Going through the material below, please gather all lines with the word "picks" in them.

======

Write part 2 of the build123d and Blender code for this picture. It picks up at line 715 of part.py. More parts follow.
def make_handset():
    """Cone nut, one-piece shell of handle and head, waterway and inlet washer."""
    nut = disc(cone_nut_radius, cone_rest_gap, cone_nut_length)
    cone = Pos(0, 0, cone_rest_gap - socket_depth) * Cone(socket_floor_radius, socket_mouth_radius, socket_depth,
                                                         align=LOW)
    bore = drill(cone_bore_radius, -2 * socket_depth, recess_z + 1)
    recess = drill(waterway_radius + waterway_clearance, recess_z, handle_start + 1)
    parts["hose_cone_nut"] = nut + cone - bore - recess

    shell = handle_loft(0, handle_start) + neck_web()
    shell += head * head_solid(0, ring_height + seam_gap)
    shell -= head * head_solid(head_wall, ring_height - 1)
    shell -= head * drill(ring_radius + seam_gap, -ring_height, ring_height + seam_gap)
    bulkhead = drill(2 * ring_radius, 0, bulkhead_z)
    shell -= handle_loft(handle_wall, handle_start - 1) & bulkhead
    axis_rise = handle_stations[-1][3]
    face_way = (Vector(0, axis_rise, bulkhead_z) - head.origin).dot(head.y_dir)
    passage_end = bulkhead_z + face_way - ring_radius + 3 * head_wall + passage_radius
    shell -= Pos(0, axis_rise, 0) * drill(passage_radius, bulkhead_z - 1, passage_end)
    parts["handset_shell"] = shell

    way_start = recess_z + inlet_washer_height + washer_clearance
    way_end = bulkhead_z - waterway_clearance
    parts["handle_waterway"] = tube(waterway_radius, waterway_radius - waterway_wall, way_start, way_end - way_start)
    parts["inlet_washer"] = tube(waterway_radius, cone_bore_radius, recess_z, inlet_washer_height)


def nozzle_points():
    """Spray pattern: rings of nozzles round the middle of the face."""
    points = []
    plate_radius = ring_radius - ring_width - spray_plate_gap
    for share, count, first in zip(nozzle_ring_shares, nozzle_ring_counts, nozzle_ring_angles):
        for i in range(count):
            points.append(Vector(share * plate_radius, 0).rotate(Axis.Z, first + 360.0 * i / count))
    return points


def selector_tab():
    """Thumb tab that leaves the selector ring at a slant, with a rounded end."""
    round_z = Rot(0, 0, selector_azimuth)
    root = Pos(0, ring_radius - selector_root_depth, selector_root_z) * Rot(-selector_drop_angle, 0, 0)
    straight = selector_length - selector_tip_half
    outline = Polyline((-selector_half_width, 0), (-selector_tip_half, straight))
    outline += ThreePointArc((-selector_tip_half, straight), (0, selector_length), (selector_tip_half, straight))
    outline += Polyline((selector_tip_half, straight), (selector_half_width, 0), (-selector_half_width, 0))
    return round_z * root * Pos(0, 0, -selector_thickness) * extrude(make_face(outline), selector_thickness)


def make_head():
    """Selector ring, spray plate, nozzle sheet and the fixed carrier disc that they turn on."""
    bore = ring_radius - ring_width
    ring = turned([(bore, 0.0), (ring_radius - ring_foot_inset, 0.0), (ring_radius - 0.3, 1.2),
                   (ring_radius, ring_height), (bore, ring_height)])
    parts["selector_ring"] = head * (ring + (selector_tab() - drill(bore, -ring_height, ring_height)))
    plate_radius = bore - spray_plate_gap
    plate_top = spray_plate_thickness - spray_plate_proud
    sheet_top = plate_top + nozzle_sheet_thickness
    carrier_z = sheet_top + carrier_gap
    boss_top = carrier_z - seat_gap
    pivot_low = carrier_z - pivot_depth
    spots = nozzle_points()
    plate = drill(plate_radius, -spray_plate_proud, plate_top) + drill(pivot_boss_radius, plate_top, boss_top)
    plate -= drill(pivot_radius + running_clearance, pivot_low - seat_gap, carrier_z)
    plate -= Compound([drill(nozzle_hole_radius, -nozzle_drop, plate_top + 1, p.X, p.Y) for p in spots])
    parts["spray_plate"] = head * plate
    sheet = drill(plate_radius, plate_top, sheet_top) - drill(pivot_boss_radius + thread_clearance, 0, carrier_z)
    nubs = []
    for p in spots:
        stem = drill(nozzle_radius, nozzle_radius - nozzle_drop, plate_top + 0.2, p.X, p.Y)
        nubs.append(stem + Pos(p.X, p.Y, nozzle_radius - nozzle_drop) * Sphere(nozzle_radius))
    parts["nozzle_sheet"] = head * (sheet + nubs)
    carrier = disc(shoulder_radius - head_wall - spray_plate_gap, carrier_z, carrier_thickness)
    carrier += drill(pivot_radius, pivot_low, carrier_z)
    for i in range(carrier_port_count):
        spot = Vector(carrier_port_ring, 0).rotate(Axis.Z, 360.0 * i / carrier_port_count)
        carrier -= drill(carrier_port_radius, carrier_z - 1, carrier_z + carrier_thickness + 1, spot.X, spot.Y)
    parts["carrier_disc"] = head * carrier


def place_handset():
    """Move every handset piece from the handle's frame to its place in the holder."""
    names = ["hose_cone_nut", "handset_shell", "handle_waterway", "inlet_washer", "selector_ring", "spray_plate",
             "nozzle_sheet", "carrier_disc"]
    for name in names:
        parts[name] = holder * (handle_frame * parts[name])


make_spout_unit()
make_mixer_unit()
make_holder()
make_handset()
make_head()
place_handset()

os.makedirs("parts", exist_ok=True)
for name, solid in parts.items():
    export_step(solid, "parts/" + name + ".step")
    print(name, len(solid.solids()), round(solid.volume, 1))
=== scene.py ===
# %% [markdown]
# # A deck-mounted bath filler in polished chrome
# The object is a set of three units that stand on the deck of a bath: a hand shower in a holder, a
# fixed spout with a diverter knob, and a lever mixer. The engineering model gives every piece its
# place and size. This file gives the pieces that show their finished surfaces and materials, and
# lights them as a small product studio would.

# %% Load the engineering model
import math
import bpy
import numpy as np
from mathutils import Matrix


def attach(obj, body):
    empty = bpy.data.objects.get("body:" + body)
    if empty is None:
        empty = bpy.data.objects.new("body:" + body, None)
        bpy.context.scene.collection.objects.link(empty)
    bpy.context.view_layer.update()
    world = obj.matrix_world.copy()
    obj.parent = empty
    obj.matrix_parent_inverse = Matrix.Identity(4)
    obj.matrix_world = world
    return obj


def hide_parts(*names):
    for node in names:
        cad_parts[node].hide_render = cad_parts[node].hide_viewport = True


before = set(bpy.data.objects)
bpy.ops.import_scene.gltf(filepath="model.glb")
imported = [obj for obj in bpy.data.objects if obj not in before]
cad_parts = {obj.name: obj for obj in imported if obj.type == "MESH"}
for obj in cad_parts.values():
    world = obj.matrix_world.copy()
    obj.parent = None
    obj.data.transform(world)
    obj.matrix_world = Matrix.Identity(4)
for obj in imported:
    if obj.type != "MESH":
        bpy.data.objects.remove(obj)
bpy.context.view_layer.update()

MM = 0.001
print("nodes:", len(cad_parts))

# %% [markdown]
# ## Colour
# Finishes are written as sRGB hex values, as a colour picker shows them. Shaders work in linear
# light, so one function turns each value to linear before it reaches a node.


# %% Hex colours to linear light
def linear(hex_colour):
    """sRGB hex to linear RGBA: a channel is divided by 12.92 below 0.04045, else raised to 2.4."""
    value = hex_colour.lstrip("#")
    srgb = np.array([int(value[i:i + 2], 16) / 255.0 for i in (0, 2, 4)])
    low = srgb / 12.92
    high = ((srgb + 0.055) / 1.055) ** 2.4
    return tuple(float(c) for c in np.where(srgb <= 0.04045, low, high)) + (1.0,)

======

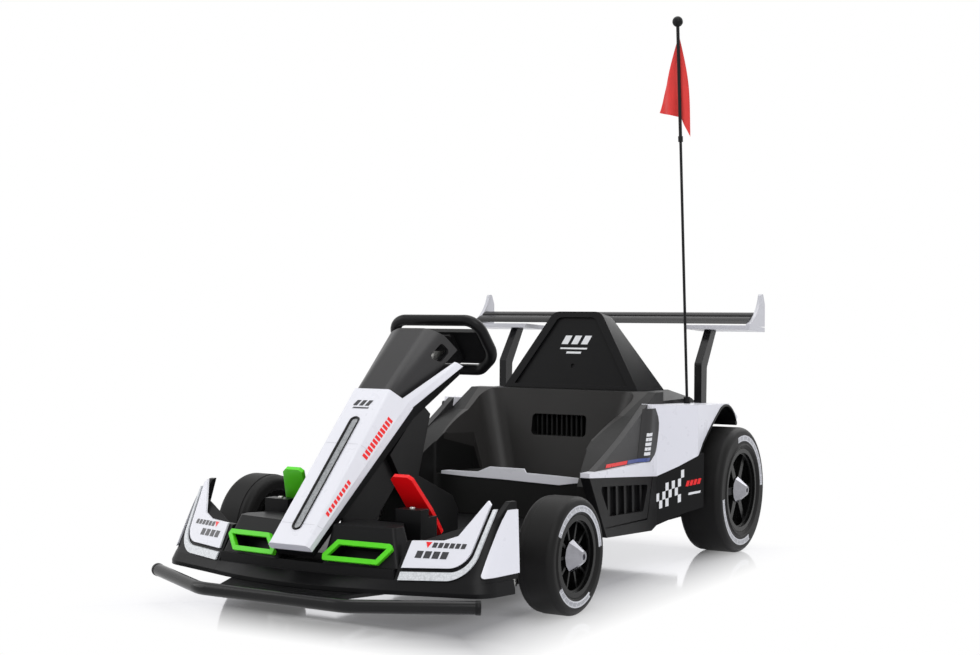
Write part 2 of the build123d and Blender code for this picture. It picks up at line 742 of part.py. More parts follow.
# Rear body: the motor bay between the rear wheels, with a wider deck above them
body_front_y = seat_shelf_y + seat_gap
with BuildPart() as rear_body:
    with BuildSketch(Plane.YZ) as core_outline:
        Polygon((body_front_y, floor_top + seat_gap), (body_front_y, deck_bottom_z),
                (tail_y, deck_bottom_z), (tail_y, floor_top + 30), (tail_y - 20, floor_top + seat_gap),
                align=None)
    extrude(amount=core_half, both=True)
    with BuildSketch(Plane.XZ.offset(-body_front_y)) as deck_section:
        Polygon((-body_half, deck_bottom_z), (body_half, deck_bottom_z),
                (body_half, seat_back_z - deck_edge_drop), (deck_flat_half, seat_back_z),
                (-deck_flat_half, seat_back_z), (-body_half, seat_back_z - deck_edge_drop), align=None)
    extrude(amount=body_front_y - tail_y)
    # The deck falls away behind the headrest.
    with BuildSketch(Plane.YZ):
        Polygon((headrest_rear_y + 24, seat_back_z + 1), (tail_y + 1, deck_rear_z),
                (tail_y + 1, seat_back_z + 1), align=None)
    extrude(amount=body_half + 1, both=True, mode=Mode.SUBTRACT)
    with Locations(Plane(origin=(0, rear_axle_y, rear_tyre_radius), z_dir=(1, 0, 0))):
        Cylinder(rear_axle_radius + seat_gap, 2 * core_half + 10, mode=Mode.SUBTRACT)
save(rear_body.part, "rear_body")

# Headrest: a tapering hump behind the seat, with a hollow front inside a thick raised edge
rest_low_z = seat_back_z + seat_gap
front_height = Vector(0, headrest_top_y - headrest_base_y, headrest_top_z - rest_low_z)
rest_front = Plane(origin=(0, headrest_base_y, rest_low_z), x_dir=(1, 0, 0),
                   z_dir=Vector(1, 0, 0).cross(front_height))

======

ANSWER TO THIS TASK –
Write part 2 of the build123d and Blender code for this picture. It picks up at line 715 of part.py. More parts follow.
Write part 2 of the build123d and Blender code for this picture. It picks up at line 742 of part.py. More parts follow.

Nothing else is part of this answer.